Okay, but the section of the Access to Information Act might help to understand what sort of information is being withheld. Here is what the law says:
https://laws-lois.justice.gc.ca/eng/acts/a-1/page-3.html
Starting from the bottom,
meeting minimum requirements "may" simply mean that you're not a Canadian citizen, permanent resident or subject to any of the limitations like having an ongoing refugee claim or being outside of the one year prohibition for applying.
Criminality, security and medicals are really issues after receiving AIP, so applicants who have been in Canada for a lengthy period of time, after a refugee claim has been unsuccessful have likely had some sort of screening that aligns with the claim. There could be adverse information there, but it would have likely surfaced inside the claim. It would still be redacted, but the applicant would probably have had to address whatever it may have been. It may not be adverse to be redacted.
CSO support.., this came after my time but Google explains it as:
The Operations Support Centre (OSC) processes:
- International Experience Canada work permits,
- In-Canada applications submitted online,
- Verification of Status (VOS) applications,
- Replacement of valid temporary resident documents,
- Amendment of immigration documents and of valid temporary resident documents.

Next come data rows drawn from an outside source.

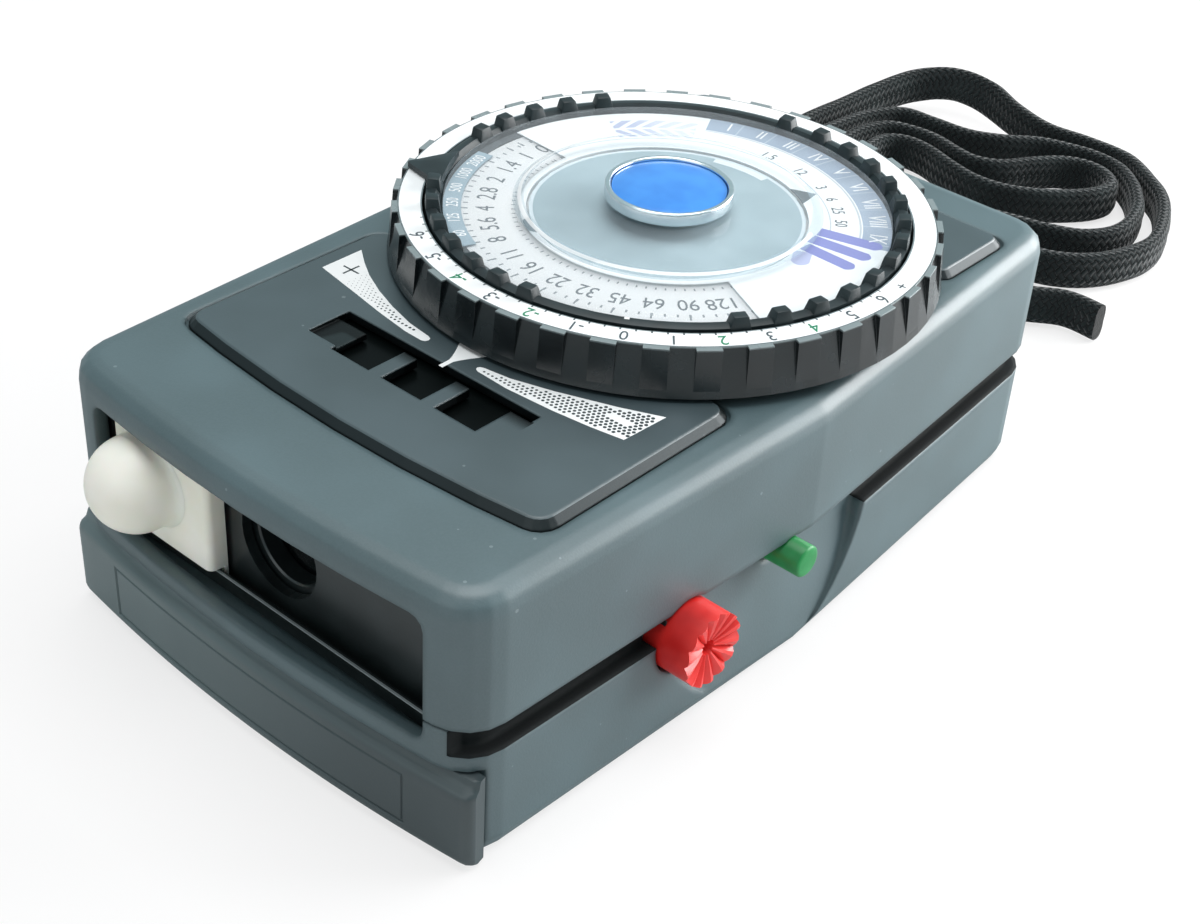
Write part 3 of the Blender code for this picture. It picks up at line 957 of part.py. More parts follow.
# Strap pin and the strap, a flat cord on its edge: out from the pin, once round, in to a hairpin and out again.
# At its farthest turn it is lifted off the table a little and leans over inwards.
pin_y = BACK_REACH - NOTCH_BACK_DEEP / 2
strap_pin = own(rod(PIN_RADIUS, (STRAP_X, pin_y, NOTCH_Z[0] + GAP), NOTCH_Z[1] - GAP, sides=16), "strap_pin", STEEL)
LAY_Z = STRAP_WIDE / 2 + STRAP_FLOOR
strap_start = pin_y + PIN_RADIUS + GAP * 1.5
ROUTE = [(STRAP_X, strap_start, STRAP_Z), (STRAP_X, strap_start + STRAP_WIDE, STRAP_Z), (-0.0112, 0.0665, 0.0052)] + [(x, y, LAY_Z + sum(lift)) for x, y, *lift in (
    (-0.0170, 0.0698), (-0.0245, 0.0712), (-0.0325, 0.0738), (-0.0395, 0.0790), (-0.0440, 0.0890), (-0.0468, 0.1000), (-0.0475, 0.1100),
    (-0.0470, 0.1200), (-0.0460, 0.1290, 0.0005), (-0.0435, 0.1375, 0.0013), (-0.0380, 0.1420, 0.0022), (-0.0310, 0.1425, 0.0019), (-0.0235, 0.1405, 0.0007), (-0.0160, 0.1392),
    (-0.0080, 0.1397), (0.0000, 0.1390), (0.0073, 0.1340), (0.0119, 0.1295), (0.0157, 0.1224), (0.0178, 0.1155), (0.0171, 0.1092),
    (0.0142, 0.1027), (0.0090, 0.0983), (0.0011, 0.0966), (-0.0093, 0.0946), (-0.0208, 0.0927), (-0.0282, 0.0928), (-0.0342, 0.0970),
    (-0.0372, 0.1040), (-0.0380, 0.1120), (-0.0361, 0.1181), (-0.0317, 0.1200), (-0.0271, 0.1201), (-0.0222, 0.1188), (-0.0178, 0.1182),
    (-0.0138, 0.1203), (-0.0107, 0.1252), (-0.0072, 0.1296), (-0.0030, 0.1313), (0.0010, 0.1301), (0.0034, 0.1270), (0.0022, 0.1222),
    (-0.0022, 0.1168), (-0.0082, 0.1129), (-0.0141, 0.1121), (-0.0201, 0.1136), (-0.0261, 0.1157), (-0.0306, 0.1157), (-0.0333, 0.1129),
    (-0.0330, 0.1076), (-0.0303, 0.1022), (-0.0258, 0.0980), (-0.0206, 0.0981), (-0.0123, 0.1006), (-0.0035, 0.1039), (0.0032, 0.1057),
    (0.0086, 0.1083), (0.0116, 0.1126), (0.0120, 0.1176), (0.0104, 0.1235), (0.0083, 0.1271), (0.0054, 0.1309), (0.0007, 0.1346),
    (-0.0045, 0.1356), (-0.0094, 0.1347), (-0.0142, 0.1329), (-0.0188, 0.1291), (-0.0244, 0.1262), (-0.0314, 0.1257), (-0.0373, 0.1250),
    (-0.0408, 0.1195), (-0.0420, 0.1125), (-0.0425, 0.1040), (-0.0412, 0.0950), (-0.0376, 0.0862), (-0.0320, 0.0800), (-0.0240, 0.0768),
    (-0.0140, 0.0762), (-0.0040, 0.0785), (0.0050, 0.0822), (0.0124, 0.0859), (0.0176, 0.0892), (0.0234, 0.0892))]


def smooth_route(points, step):
    """Evenly spaced points on a smooth curve through the route"""
    fine = []
    ends = [points[0]] + points + [points[-1]]
    for a, b, c, d in zip(ends, ends[1:], ends[2:], ends[3:]):
        a, b, c, d = (Vector(p) for p in (a, b, c, d))
        for k in range(8):
            t = k / 8
            fine.append((2 * b + (c - a) * t + (2 * a - 5 * b + 4 * c - d) * t * t + (3 * b - a - 3 * c + d) * t ** 3) / 2)
    fine.append(Vector(points[-1]))
    total = sum((b - a).length for a, b in zip(fine, fine[1:]))
    count = round(total / step)
    out, walked, target = [fine[0]], 0.0, total / count
    for a, b in zip(fine, fine[1:]):
        length = (b - a).length
        while walked + length >= target and len(out) < count:
            out.append(a.lerp(b, (target - walked) / length))
            target += total / count
        walked += length
    return out + [fine[-1]], total


route, strap_length = smooth_route(ROUTE, STRAP_STEP)
curve = bpy.data.curves.new("strap", "CURVE")
curve.dimensions, curve.twist_mode, curve.use_fill_caps = "3D", "Z_UP", True
curve.extrude, curve.bevel_depth, curve.bevel_resolution = (STRAP_WIDE - STRAP_THICK) / 2, STRAP_THICK / 2, 1
spline = curve.splines.new("POLY")
spline.points.add(len(route) - 1)
for point, place in zip(spline.points, route):
    point.co = (*place, 1)
    if place.y > STRAP_FAR_Y:
        point.tilt = STRAP_LEAN * (max(0, place.z - LAY_Z) / STRAP_LIFT) ** 2
curve.materials.append(FABRIC)
strap = bpy.data.objects.new("strap", curve)
MODEL.objects.link(strap)

# Least gap of the strap to itself, between places more than three widths apart along it
near = min(((a - b).length, i) for i, a in enumerate(route) for j, b in enumerate(route) if j - i > 3 * STRAP_WIDE / STRAP_STEP)
print("strap length %.4f m, least distance between its middle lines %.2f mm, least gap %.2f mm"
      % (strap_length, near[0] * MM_PER_METRE, (near[0] - STRAP_THICK) * MM_PER_METRE))
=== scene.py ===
"""A hand-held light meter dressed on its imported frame: moulded shells, a printed calculator dial, two side
keys, a sliding diffuser and a braided strap. Metres; the sensor end faces -Y and the keys +X."""
import math

import bmesh
import bpy
from mathutils import Matrix, Vector


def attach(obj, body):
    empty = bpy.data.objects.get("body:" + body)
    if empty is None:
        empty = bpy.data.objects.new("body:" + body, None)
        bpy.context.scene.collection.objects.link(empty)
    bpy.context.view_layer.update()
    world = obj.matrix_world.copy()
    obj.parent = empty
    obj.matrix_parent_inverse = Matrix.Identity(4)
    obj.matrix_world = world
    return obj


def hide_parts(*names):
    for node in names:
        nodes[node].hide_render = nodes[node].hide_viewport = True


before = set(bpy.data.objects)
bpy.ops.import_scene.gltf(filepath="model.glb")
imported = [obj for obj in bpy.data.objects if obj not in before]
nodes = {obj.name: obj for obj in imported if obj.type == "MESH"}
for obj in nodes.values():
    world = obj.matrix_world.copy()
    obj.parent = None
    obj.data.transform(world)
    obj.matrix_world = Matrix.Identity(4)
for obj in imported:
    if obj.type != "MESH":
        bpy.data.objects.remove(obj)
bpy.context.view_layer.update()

# Camera
# The meter is seen from its front right corner, from about 25 cm away and 35 degrees above the table, and it
# stands turned a little in the frame. The focal length is in pixels of a picture 1200 wide.
azimuth, elevation, roll = math.radians(39.70), math.radians(35.02), math.radians(3.71)
distance, aside, higher = 0.25136, 0.00136, 0.00764
focal_length, picture_wide = 1948.76, 1200
toward = Vector((math.sin(azimuth) * math.cos(elevation), -math.cos(azimuth) * math.cos(elevation),
                 math.sin(elevation)))
level = (-toward).cross(Vector((0, 0, 1))).normalized()
rise = level.cross(-toward)
across = level * math.cos(roll) + rise * math.sin(roll)
upward = rise * math.cos(roll) - level * math.sin(roll)
camera = bpy.data.objects.new("camera", bpy.data.cameras.new("camera"))
bpy.context.scene.collection.objects.link(camera)
camera.matrix_world = (Matrix.Translation(toward * distance + level * aside + rise * higher)
                       @ Matrix((across, upward, toward)).transposed().to_4x4())
camera.data.sensor_width = 36
camera.data.lens = focal_length / picture_wide * camera.data.sensor_width
camera.data.clip_start = 0.01
bpy.context.scene.camera = camera
bpy.context.scene.view_settings.view_transform = "Standard"


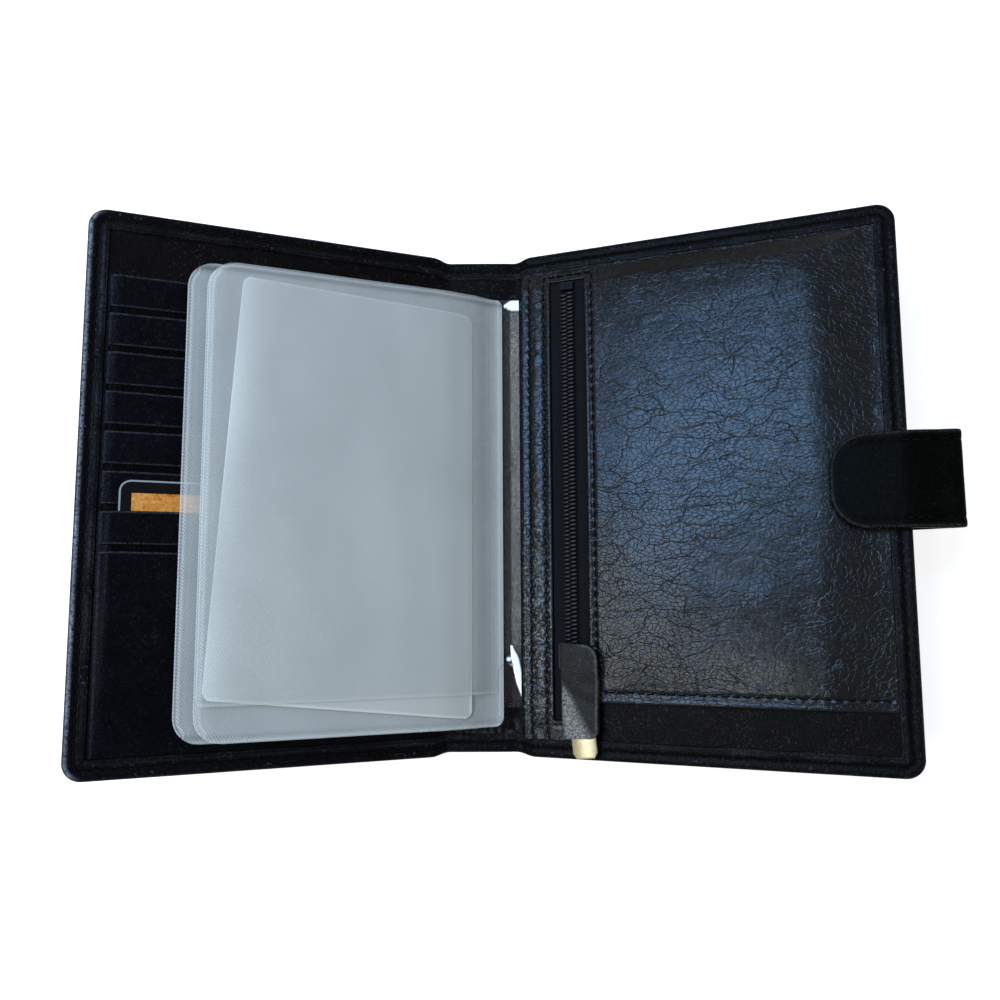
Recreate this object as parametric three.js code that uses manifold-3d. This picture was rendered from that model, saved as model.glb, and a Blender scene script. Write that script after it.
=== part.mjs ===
// An open travel document wallet. It lies on its spine with both covers raised in a shallow V.
// Left cover: eight card slots, one card and a clear insert. Right cover: zip pocket and strap.
// Millimetres. X runs across, Y along the height of the wallet, +Z up.
// The origin is the centre of the spine's underside.
import * as THREE from 'three';
import { mergeVertices } from 'three/addons/utils/BufferGeometryUtils.js';
import Module from 'manifold-3d';

const wasm = await Module();
wasm.setup();

// Covers and spine. Widths run from the fold axis to the fore edge. Margins run from the wallet's
// upper or lower edge, or from the left fore edge, so that pieces keep their place when it grows.
const walletHeight = 150;
const halfHeight = walletHeight / 2;
const spineInset = 1.1;
const foldSpacing = 23;
const foldRadius = 1.3;
const leftWidth = 101;
const rightWidth = 107;
const leftRaise = 22.3;
const rightRaise = 21.4;
const cornerRadius = 5;
const leather = 0.9;
const board = 0.7;
const lining = 0.4;
const borderWidth = 5.6;
const borderThickness = 0.6;
const layerGap = 0.25;
const coverToFold = 1.6;

// Card slots. Each strip's top edge lies on the strip above it.
const slotCount = 8;
const slotPitch = 10.6;
const firstSlotEdge = halfHeight - 18;
const slotLength = 14;
const slotThickness = 0.45;
const slotNear = 3;
const frontPocketThickness = 0.6;
const frontPocketFoot = 0.5;

// The card in the seventh slot
const cardSlot = 7;
const cardWidth = 85.6;
const cardHeight = 54;
const cardThickness = 0.76;
const cardRadius = 3.18;
const cardNear = 5.1;
const cardShowing = 8.4;

// Clear insert: a binding flap on the spine and three leaves that start at one line.
const bindingThickness = 0.4;
const bindingNear = -5.2;
const bindingTop = halfHeight - 13;
const bindingBottom = 26 - halfHeight;
const bindingBevel = 3;
const leafHingeX = -3.5;
const leafRaise = 22;
const leafRise = 3.7;
const leafKnee = 10;
const leafFilm = 0.3;
const leafGap = 0.3;
const leafRadius = 7;
const leafTop = halfHeight - 13.6;
const leafBottom = 8.5 - halfHeight;
const rearLeafLength = leftWidth - 18.5;
const middleLeafLength = rearLeafLength - 4.9;
const frontLeafLength = middleLeafLength - 0.4;
const frontFilmBottom = 18 - halfHeight;
const leafWeld = 0.9;

// Loose sleeve in the front leaf's pocket
const sleeveWidth = 67;
const sleeveHeight = 113;
const sleeveTurn = 3.8;
const sleeveNear = 5.2;
const sleeveTop = leafTop - 7.2;
const sleeveRadius = 2;

// Zip pocket. The facing is C-shaped: the pocket panel closes the window's fourth side.
const bagThickness = 0.2;
const tapeThickness = 0.35;
const facingThickness = 0.7;
const facingNear = 2.2;
const windowNear = 10.8;
const windowFar = 21.4;
const windowTop = halfHeight - 9.6;
const windowBottom = 11 - halfHeight;
const windowRadius = 3;
const tapeUnderEdge = 1.3;
const coilWidth = 4.2;
const coilHeight = 1.2;
const coilPitch = 1.2;
const coilTooth = 0.9;
const coilMesh = 0.3;
const stopLength = 2.4;
const panelThickness = 0.8;
const panelTop = halfHeight - 6.2;
const panelBottom = 16 - halfHeight;
const panelRadius = 3;

// Zip slider and its pull. The leather is a tube round the plate; its upper layer runs on as a hood
// over the bail, and its top edge is cut at a slant.
const sliderY = 29.05 - halfHeight;
const sliderLength = 7.5;
const sliderWall = 0.9;
const sliderTopThickness = 0.7;
const sliderClearance = 0.25;
const bailWidth = 0.9;
const bailWire = 0.6;
const bailLength = 5.2;
const bailInside = 1.15;
const pullTurn = 6;
const pullPlateWidth = 7.2;
const pullPlateThickness = 0.6;
const pullPlateLength = 29.2;
const pullPlateChamfer = 1.6;
const pullBar = 0.6;
const pullEyeLength = 4.4;
const pullEyeWidth = 1.9;
const pullLeatherWidth = 10.4;
const pullLeatherWall = 0.8;
const pullLeatherBack = 0.6;
const pullTubeTop = 5.6;
const pullTubeBottom = 23;
const pullHoodRamp = 8.2;
const pullHoodNear = 4.6;
const pullHoodRise = 1.45;
const pullHoodLeft = 1.2;
const pullHoodSlant = 0.42;

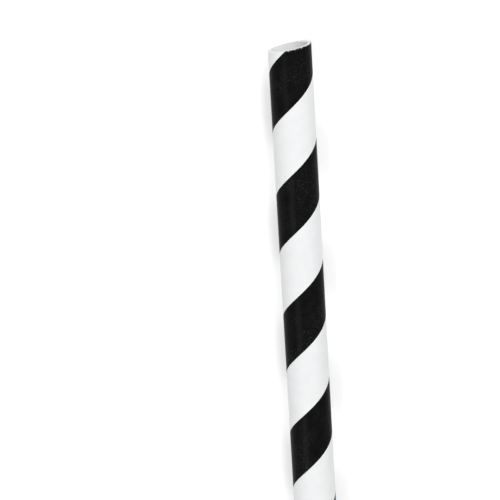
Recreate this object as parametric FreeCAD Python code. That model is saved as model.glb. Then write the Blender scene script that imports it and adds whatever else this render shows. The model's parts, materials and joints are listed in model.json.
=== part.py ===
import FreeCAD, Part
import math
import os

# A paper drinking straw, lying on its side with its mouth towards +X.
# Strips of paper are wound in a spiral and glued into one wall. The outermost strip is printed black
# along one side of its width, so the straw shows one black spiral band and one white one.
# Each shape is made upright, mouth down at the origin, and is laid on its side at the end.

Vector = FreeCAD.Vector

# Driving dimensions, in millimetres and degrees
straw_length = 197.0        # from the far end to the tip of the mouth
outside_diameter = 6.0
plain_plies = 0.36          # thickness of the unprinted strips under the outermost one
printed_ply = 0.12          # thickness of the outermost strip
strip_width = 12.6          # width of the outermost strip, straight across it
black_width = 6.1           # width of its black print, straight across it
seam_gap = 0.1              # left open where one turn's edge meets the next, straight across
first_black_end = 8.3       # end of the first black band, along the top line from the mouth's tip
mouth_slant = 8.0           # how far the mouth is cut away from square

# Radii of the wall
outside_radius = outside_diameter / 2
core_radius = outside_radius - printed_ply
bore_radius = core_radius - plain_plies

# The spiral: a strip that closes on itself once a turn fixes the angle at which it is wound
turn_width = strip_width + seam_gap
winding_angle = math.acos(turn_width / (math.pi * outside_diameter))
lead = turn_width / math.sin(winding_angle)
black_rise = black_width / math.sin(winding_angle)
seam_rise = seam_gap / math.sin(winding_angle)

# Where the black print starts, and the turns that a spiral needs to pass both ends of the straw
black_start = first_black_end - black_rise
turns_before_mouth = math.ceil((first_black_end + seam_rise) / lead)
turns_in_all = turns_before_mouth + math.ceil((straw_length - black_start) / lead)

# A spiral is drawn in short steps, each of them one cubic curve, which keeps every face small and simple
steps_a_turn = 20
full_turn = 2 * math.pi


def mouth_cutter():
    """A block that takes off all that lies before the slanted mouth."""
    side = 2 * outside_diameter
    block = Part.makeBox(side, side, side, Vector(-side / 2, -side / 2, -side))
    block.rotate(Vector(0, -outside_radius, 0), Vector(1, 0, 0), mouth_slant)
    return block


def cut_tube(inner_radius):
    """A tube from the given radius out to the outside of the straw, cut to length at both ends."""
    outside = Part.makeCylinder(outside_radius, straw_length)
    inside = Part.makeCylinder(inner_radius, straw_length)
    return outside.cut(inside).cut(mouth_cutter())


def spiral_point(radius, foot, step):
    """The point that a right-handed spiral reaches after so many steps from its foot."""
    angle = full_turn * step / steps_a_turn
    height = foot + lead * step / steps_a_turn
    return Vector(radius * math.cos(angle), radius * math.sin(angle), height)


def spiral_run(radius, step):
    """The way and distance in which the spiral sets out on the given step."""
    angle = full_turn * step / steps_a_turn
    run = Vector(-radius * full_turn * math.sin(angle), radius * full_turn * math.cos(angle), lead)
    return run / steps_a_turn


def spiral_edge(radius, foot, step):
    """One step of the spiral: a cubic curve that leaves and arrives along the spiral's own direction."""
    begin = spiral_point(radius, foot, step)
    end = spiral_point(radius, foot, step + 1)
    curve = Part.BezierCurve()
    curve.setPoles([begin, begin + spiral_run(radius, step) / 3, end - spiral_run(radius, step + 1) / 3, end])
    return curve.toShape()


def spiral_bar(rise):
    """A right-handed bar as wide as the rise, from the start of the black print, thicker than the ply."""
    start = black_start - turns_before_mouth * lead
    inner = core_radius - printed_ply
    outer = outside_radius + printed_ply
    corners = [(inner, start), (outer, start), (outer, start + rise), (inner, start + rise)]
    steps = turns_in_all * steps_a_turn
    faces = []
    for step in range(steps):
        edges = [spiral_edge(radius, foot, step) for radius, foot in corners]
        for edge, next_edge in zip(edges, edges[1:] + edges[:1]):
            faces.append(Part.makeRuledSurface(edge, next_edge))
    for step in (0, steps):
        rim = [spiral_point(radius, foot, step) for radius, foot in corners]
        faces.append(Part.Face(Part.makePolygon(rim + rim[:1])))
    skin = Part.makeShell(faces)
    skin.sewShape()
    return Part.makeSolid(skin)


def black_stripe():
    """The printed part of the outermost ply: a spiral ribbon let flush into the wall."""
    return cut_tube(core_radius).common(spiral_bar(black_rise))


def paper_tube():
    """The white wall, with its bore, a spiral recess for the print and the open seam beside it."""
    recess = cut_tube(core_radius).common(spiral_bar(black_rise + seam_rise))
    return cut_tube(bore_radius).cut(recess)


def lay_down(shape):
    """Turns the upright shape onto its side, mouth towards +X, resting on the ground at mid length."""
    shape.rotate(Vector(0, 0, 0), Vector(0, 1, 0), -90)
    shape.translate(Vector(straw_length / 2, 0, outside_radius))
    return shape


os.makedirs("parts", exist_ok=True)
for name, make in (("paper_tube", paper_tube), ("black_stripe", black_stripe)):
    lay_down(make()).exportStep(f"parts/{name}.step")
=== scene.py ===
import bmesh
import bpy
import json
import math
import numpy as np
from mathutils import Matrix, Vector, noise


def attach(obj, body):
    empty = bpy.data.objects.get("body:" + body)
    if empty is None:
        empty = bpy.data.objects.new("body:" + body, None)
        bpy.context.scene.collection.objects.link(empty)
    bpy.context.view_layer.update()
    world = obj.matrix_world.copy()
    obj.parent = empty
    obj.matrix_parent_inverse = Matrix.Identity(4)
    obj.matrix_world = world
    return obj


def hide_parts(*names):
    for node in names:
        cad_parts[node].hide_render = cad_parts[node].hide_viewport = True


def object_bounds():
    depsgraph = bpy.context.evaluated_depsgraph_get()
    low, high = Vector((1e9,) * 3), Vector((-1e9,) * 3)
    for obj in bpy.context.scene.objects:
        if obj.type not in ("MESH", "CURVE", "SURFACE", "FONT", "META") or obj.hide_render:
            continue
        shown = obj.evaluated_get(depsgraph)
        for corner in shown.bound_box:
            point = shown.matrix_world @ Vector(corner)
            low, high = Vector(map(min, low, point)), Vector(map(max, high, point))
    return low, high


# A paper drinking straw, lying on a white floor.
# The white wall and the black print are two meshes that stand for the two CAD nodes. Both are wound
# along the spiral, so that the edges of the print and the seam beside it run along rows of faces.
# A third mesh holds the loose fibres at the cut ends.
# A point of the straw is given by its angle, from the top towards +Y, its reach, from the tip of the
# mouth along the straw, and its radius. Sizes are in metres.

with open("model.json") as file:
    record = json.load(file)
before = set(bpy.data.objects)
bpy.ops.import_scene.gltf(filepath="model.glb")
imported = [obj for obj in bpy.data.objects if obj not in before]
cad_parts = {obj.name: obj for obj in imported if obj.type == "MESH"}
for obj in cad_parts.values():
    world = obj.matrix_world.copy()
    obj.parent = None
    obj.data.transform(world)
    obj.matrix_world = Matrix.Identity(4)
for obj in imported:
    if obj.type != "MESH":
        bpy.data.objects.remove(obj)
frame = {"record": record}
cad_low, cad_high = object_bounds()
mm = 0.001
full_turn = 2 * math.pi
half_turn = math.pi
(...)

This appears to me to be very low level decision-makers who organize and distribute applications to their proper destinations. Maybe they digitally screen applications and only enter information? Replacing existing TR documents suggest a very limited authority, so it looks to me to be a simple screening and distribution operation.
Missing pages.., this could be a few things, including an error on the part of the human who has the most tedious work within the system - reading everything to see what can and cannot be released.
It's worth reading the legislation to see what they'll limit in a release, but common (to me and my very dated experience) in the immigration world could be information about specific third parties, and they could be unknown to the applicant.
An example could be that an employee at the CBSA, IRCC or Refugee Board wants to know something from your home country. The Canadian diplomat (CBSA, RCMP have diplomatic positions abroad, for 2 examples) responsible for that nation may have been engaged with any sort of question. That could likely be redacted if it's considered an "ongoing" investigation. The investigation could be considered "ongoing" but is not really being pursued. It might be general information produced internally and not releasable because it identifies Canada's communication(s) with who knows who. This sort of "general report" might be attached to all applicants from a specific country (I don't know this, but it wouldn't surprise me if the RPD did something like that).
It's guesswork - work that never ends. I would add that there are two types of information or evidence. Intrinsic and extrinsic. If information that is not readily available to the applicant but IS in the hands of the decision-maker, then this extrinsic information has to be disclosed under the principle of natural justice if it's a consideration within any refusal.
Sometimes someone from work, someone jealous of your relationship or a neighbour who doesn't like someone will write a poison pen letter. That would be redacted.
You just don't know what you don't know, but in the many, many, many immigration case files that I've looked at, it was rarely heart-stopping. I don't think that you were formerly a corrupt union leader, an agent of the SAVAK or an embezzling head of a foreign bank. If you were, you wouldn't ask what it is and instead you'd ask, who's it from?